Exercise prompt |
Begin with the line that contains "The build123d and" and end with the line that contains "addLamp(name, spec)": copy that span of lines exactly, and nothing outside it.

--- begin Data supplied ---

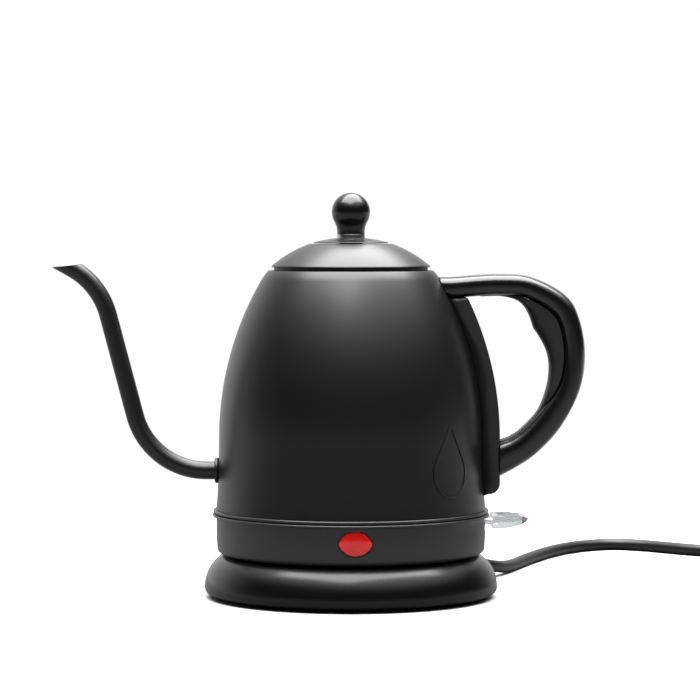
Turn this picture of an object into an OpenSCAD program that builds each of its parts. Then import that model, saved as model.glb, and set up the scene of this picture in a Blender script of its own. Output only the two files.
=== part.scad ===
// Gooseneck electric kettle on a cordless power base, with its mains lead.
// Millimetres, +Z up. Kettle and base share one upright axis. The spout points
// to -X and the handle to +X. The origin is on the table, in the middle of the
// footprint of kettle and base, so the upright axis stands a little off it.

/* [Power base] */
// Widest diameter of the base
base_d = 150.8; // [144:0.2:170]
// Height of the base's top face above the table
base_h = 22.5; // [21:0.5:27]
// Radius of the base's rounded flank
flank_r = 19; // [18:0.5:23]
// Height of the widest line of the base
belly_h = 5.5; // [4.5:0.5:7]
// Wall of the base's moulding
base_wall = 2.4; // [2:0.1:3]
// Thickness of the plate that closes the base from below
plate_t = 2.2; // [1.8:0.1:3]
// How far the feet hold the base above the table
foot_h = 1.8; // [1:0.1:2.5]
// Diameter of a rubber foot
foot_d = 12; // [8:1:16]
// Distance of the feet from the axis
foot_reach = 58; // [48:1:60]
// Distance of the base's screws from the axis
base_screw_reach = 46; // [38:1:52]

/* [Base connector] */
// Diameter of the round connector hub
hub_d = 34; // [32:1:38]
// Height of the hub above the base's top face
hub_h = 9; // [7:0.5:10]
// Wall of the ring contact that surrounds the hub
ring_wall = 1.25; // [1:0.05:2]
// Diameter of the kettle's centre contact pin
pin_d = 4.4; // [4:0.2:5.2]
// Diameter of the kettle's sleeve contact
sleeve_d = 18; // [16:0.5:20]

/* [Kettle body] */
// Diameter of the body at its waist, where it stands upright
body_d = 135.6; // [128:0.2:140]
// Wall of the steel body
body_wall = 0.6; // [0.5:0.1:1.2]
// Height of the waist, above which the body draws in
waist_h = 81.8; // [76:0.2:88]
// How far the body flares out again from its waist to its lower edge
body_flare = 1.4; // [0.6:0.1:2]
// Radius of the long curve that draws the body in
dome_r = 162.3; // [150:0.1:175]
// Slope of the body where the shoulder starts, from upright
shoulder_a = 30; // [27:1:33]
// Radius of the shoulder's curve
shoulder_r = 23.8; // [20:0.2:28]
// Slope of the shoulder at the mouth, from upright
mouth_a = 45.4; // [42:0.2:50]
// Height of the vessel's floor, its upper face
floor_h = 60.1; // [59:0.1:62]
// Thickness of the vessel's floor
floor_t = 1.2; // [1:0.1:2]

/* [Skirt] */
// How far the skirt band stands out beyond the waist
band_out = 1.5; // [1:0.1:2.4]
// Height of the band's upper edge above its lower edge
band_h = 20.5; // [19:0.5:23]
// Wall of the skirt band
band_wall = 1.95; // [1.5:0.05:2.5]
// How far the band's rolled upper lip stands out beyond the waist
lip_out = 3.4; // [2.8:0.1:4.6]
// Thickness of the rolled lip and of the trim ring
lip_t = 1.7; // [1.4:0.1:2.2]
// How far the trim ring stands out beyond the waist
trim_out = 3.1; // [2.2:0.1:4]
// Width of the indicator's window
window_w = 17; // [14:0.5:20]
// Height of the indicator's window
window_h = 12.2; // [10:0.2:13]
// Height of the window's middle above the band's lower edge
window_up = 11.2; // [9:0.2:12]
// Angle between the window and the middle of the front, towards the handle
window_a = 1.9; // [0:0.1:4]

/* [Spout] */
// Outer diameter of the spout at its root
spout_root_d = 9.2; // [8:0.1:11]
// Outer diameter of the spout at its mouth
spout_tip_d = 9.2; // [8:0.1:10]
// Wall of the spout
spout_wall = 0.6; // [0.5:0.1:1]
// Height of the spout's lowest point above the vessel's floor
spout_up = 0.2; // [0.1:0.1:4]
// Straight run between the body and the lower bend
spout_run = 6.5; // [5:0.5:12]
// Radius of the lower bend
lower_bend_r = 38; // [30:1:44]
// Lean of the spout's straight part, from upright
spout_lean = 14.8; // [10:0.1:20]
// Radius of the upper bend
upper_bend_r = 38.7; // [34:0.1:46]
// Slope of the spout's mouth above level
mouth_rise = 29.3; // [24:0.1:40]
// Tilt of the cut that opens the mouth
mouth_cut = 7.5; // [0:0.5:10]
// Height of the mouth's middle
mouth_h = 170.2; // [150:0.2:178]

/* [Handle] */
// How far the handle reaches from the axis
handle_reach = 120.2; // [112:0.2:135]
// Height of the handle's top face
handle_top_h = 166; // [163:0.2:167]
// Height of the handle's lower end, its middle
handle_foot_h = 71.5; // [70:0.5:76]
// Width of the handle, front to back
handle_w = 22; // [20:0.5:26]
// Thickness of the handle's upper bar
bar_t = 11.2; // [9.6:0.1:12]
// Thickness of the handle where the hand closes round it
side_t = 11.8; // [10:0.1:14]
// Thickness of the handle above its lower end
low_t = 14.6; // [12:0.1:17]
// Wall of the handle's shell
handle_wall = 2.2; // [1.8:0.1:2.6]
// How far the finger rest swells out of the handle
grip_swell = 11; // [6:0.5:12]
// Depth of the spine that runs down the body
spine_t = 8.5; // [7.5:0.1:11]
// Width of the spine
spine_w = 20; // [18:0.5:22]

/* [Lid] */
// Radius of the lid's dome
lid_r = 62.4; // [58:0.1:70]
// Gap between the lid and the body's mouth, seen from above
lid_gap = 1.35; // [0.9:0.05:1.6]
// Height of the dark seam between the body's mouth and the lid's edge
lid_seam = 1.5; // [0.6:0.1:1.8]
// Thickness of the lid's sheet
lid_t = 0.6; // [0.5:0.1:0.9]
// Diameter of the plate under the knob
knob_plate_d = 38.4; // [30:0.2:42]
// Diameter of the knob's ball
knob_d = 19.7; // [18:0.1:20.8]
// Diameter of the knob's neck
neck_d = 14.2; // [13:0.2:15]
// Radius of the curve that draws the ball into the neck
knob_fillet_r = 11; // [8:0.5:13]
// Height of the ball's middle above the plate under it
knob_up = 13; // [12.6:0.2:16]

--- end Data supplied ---
--- begin Data supplied ---

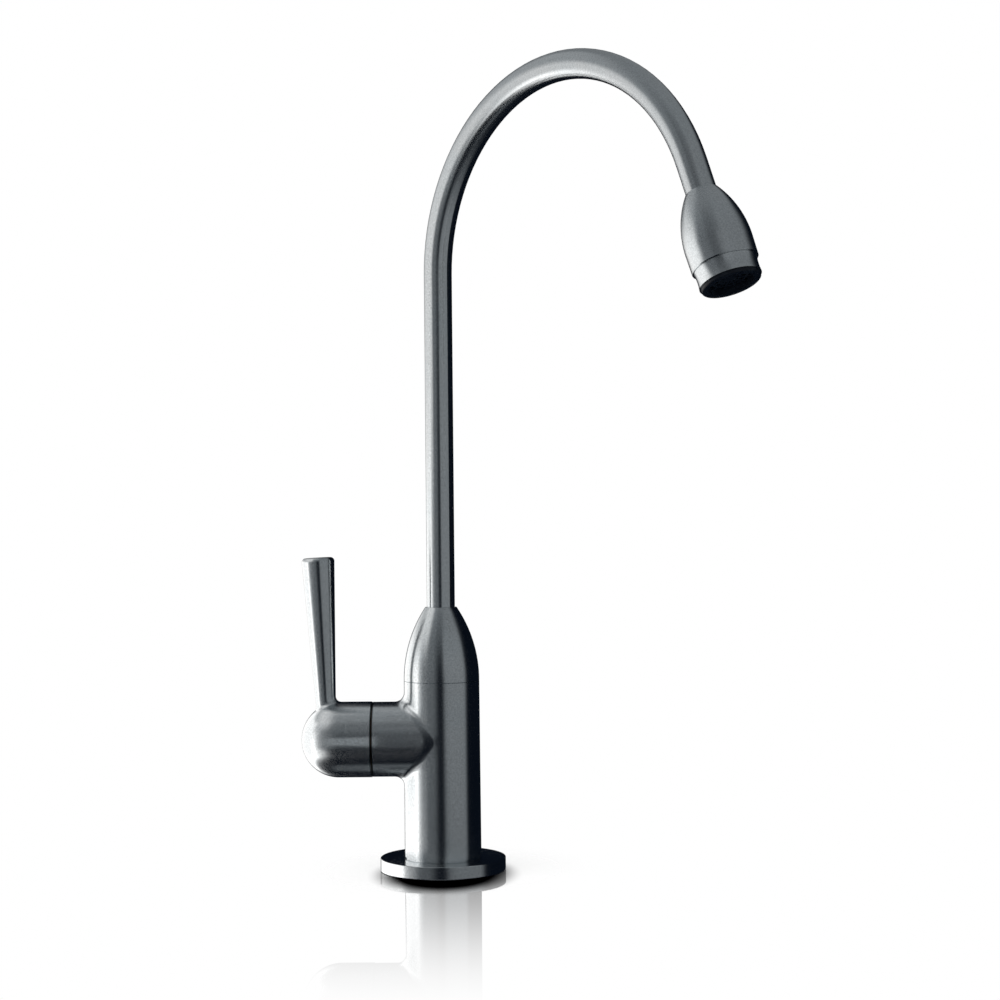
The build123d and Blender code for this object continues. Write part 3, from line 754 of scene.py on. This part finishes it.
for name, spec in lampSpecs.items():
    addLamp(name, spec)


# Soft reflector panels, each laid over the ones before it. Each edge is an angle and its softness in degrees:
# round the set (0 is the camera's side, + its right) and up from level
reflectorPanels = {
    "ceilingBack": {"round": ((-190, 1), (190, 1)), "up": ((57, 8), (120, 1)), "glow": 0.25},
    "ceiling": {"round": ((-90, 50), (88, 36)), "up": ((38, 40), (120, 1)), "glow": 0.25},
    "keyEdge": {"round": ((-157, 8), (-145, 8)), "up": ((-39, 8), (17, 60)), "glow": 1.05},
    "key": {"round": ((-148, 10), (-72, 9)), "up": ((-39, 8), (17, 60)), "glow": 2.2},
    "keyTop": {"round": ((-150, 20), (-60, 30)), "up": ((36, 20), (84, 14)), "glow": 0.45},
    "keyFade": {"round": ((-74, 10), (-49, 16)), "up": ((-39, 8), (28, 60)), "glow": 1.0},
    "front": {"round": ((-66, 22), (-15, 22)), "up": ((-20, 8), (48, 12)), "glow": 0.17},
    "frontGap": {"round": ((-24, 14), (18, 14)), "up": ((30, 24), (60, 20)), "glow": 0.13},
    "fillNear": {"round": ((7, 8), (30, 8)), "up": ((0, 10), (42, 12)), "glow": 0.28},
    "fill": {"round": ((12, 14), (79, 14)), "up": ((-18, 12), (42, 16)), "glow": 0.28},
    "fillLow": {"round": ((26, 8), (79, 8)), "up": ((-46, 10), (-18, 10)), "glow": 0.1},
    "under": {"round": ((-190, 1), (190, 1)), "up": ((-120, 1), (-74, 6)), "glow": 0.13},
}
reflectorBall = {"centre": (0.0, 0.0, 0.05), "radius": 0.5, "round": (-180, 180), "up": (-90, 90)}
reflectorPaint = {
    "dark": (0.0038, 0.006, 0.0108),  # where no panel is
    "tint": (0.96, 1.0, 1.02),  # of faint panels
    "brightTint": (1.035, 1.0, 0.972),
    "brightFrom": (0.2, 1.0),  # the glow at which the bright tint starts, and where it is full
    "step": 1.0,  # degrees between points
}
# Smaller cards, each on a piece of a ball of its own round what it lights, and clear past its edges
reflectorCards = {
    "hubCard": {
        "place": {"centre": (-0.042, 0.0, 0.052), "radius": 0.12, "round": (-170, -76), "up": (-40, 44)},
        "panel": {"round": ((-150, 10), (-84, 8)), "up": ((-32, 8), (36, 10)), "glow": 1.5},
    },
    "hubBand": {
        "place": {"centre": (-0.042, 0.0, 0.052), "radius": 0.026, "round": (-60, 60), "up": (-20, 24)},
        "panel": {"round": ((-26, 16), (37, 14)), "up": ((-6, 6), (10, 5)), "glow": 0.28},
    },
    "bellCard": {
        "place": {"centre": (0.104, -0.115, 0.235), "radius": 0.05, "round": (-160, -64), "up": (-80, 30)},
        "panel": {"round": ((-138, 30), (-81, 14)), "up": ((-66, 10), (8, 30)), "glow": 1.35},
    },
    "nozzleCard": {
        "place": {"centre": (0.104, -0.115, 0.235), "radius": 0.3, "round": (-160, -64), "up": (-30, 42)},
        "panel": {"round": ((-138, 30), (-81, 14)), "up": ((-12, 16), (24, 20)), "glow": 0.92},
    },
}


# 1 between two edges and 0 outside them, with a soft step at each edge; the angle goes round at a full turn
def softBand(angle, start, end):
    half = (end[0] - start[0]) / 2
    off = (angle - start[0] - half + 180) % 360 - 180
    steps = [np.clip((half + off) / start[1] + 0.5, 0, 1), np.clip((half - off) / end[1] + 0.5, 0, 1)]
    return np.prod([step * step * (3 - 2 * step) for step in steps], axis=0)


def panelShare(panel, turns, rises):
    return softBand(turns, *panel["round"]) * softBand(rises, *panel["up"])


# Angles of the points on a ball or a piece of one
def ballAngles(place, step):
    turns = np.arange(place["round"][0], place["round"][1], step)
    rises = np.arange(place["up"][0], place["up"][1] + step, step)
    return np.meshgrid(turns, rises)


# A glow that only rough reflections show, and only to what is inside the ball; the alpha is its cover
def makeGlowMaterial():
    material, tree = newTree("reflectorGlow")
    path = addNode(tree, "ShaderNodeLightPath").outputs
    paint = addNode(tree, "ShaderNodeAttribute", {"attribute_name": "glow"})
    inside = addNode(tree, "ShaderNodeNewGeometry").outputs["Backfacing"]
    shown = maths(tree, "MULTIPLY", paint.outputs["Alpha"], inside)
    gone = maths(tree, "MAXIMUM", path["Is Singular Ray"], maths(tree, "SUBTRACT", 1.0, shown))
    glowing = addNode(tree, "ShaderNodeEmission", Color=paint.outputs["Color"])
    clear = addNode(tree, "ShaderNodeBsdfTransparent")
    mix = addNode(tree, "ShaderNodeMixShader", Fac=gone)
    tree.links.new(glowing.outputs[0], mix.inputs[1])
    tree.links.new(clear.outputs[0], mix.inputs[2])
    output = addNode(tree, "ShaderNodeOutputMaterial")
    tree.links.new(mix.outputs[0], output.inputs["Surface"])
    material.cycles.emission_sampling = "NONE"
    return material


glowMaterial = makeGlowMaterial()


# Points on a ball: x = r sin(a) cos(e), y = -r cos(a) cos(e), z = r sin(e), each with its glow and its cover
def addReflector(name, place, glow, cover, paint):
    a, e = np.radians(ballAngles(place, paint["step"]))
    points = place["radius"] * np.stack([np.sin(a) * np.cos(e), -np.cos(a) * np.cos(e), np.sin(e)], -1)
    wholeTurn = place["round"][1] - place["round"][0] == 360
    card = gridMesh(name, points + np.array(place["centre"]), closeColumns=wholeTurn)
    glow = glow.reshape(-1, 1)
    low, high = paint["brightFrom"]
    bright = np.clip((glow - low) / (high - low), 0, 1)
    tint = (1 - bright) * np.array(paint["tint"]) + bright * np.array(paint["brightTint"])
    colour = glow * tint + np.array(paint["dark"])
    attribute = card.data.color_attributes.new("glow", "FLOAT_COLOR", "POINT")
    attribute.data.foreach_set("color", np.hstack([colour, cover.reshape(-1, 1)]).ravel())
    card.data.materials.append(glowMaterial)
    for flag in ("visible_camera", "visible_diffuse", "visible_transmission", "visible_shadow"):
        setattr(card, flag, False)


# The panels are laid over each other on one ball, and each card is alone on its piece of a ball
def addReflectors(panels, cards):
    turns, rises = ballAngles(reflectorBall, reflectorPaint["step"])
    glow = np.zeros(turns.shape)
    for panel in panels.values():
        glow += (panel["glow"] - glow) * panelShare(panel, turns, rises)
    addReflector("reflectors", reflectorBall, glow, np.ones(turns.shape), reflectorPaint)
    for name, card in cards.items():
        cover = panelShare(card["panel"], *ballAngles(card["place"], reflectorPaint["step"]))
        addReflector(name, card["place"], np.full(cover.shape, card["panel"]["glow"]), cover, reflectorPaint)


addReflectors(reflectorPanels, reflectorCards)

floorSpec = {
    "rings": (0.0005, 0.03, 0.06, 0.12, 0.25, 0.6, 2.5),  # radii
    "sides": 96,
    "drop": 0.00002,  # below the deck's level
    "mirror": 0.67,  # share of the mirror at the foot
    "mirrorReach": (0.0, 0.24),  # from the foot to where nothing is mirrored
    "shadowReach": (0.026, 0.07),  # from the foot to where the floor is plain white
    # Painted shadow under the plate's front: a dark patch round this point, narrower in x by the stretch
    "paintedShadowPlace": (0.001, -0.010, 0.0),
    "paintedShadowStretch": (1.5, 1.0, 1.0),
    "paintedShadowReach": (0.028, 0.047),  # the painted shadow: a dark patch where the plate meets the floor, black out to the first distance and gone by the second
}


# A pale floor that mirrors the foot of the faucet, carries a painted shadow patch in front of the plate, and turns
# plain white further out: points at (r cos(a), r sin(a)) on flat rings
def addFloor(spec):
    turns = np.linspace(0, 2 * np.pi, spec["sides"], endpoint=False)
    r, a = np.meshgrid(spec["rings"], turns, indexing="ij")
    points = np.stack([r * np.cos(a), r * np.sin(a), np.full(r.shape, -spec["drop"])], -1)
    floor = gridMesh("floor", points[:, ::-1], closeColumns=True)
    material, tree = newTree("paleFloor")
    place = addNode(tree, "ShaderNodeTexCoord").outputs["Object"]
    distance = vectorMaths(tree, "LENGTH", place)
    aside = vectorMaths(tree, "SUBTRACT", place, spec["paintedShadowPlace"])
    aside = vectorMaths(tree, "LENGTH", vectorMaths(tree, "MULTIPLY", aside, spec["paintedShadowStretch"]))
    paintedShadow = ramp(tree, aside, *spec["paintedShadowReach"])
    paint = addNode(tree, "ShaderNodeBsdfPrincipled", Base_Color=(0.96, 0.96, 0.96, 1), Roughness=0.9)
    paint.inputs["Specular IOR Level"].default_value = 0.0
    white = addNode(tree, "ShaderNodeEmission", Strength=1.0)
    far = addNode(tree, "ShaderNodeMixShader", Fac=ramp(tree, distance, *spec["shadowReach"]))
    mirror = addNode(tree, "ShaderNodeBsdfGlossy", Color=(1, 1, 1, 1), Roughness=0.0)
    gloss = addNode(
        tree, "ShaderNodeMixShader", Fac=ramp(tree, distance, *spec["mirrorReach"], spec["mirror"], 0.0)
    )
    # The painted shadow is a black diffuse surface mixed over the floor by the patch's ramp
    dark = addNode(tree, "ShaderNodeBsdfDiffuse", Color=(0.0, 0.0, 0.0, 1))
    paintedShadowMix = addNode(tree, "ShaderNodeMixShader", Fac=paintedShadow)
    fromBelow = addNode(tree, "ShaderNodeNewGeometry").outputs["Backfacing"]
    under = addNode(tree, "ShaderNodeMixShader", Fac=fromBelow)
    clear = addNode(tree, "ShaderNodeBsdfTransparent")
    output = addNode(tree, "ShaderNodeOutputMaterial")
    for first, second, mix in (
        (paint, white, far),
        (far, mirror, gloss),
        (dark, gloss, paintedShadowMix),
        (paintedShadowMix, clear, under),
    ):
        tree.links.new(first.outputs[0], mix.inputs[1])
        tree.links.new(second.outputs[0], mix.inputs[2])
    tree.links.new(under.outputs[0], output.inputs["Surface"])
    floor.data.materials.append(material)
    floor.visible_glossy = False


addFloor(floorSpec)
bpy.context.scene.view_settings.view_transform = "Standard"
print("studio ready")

--- end Data supplied ---

Complete response |
The build123d and Blender code for this object continues. Write part 3, from line 754 of scene.py on. This part finishes it.
for name, spec in lampSpecs.items():
    addLamp(name, spec)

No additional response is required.